Optional Parameters:

  • Our API can take input data from a local file, through the jsonData parameter, or directly from Google Sheets. If uploading a local file, file must be specified. If importing using Google Sheets, gsUrl and gsSheetName must be specified. If passing JSON data, jsonData must be specified. Note that only one method of data ingestion can be specified at a time.
  • destinationFileName is only relevant if the data is a named file in the output e.g. for an S3 bucket.
  • If useFullData is set to true, all meta data (before the run of the job) will be obtained from the full data, instead of a sample.
  • scripts: used to inject custom scripts created on the segna platform. Currently, the only script injection position is "preColumnMapping". This will cause the scripts to run after the data has been imported but before columns have been mapped to fields.
  • If a webhookURL is provided in the above method, metadata will be sent as a POST request to the URL once the file has been uploaded to our service and the job has started.
  • outputFileType currently supports excel value. Defaults to csv.
Example Webhook Metadata
{
"jobId": "YOUR_JOB_ID",
"dataLength": {
"file.csv": 120
},
"inputColumns": {
"file.csv": [
"Id_Number",
"Name",
"Role"
]
},
"expectedFields": [
"Id",
"Name",
"Role"
],
"columnFieldMapping": {
"file.csv": {
"Id_Number": {
"field": "Id",
"confidence": 0.9
},
"Name": {
"field": "Name",
"confidence": 1
},
"Role": {
"field": "Role",
"confidence": 1
}
}
},
"expectedFieldDataTypes": {
"Id": "number"
"Name": "rich_text",
"Role": "category"
},
"fieldDataTypes": {
"Id": {
"dataType": "number",
"confidence": 1
},
"Name": {
"dataType": "rich_text",
"confidence": 1
},
"Role": {
"dataType": "category",
"confidence": 1
}
},
"uniqueRatio": {
"file.csv": {
"Id_Number": 1,
"Name": 0.9,
"Role": 0.05
}
},
"missingRowIndices": {
"file.csv": {
"Id_Number": [],
"Name": [],
"Role": []
}
}
}


Job Configuration

Once a Job has started, and you have a jobId, you can make calls to multiple Optional Job Configuration Methods that provide both control and visibility of the data before it moves to your output destination.

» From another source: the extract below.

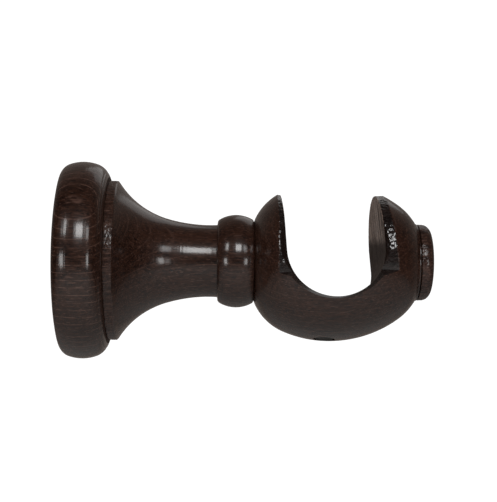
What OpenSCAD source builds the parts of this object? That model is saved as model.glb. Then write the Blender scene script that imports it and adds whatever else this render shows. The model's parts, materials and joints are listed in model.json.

Once the job is configured and ready to move to your output destination, simply call run.

runJob

segna.runJob(jobId, {
webhookUrl?: string,
returnWhenComplete?: boolean
});

Optional Parameters:

  • If a webhookURL is provided in the above method, a payload containing the processed data will be sent as a POST request to the URL once the job has run.
  • By default, the runJob promise returns as soon as we validate the configuration and begin processing the data. If returnWhenComplete is enabled, the runJob promise will return once the full job is complete (data has been pushed to the output database).
Example Run Job Webhook
{
"jobId": "YOUR_JOB_ID",
"dataTable": [
["Id_Number", "Name", "Role"],
[001, "Simba", "Engineer"],
[002, "Nala", "Engineer"],
[003, "Mufasa", "Manager"],
...
],
"dataTypes": {
"Id_Number": "number",
"Name": "rich_text",
"Role": "category",
}
}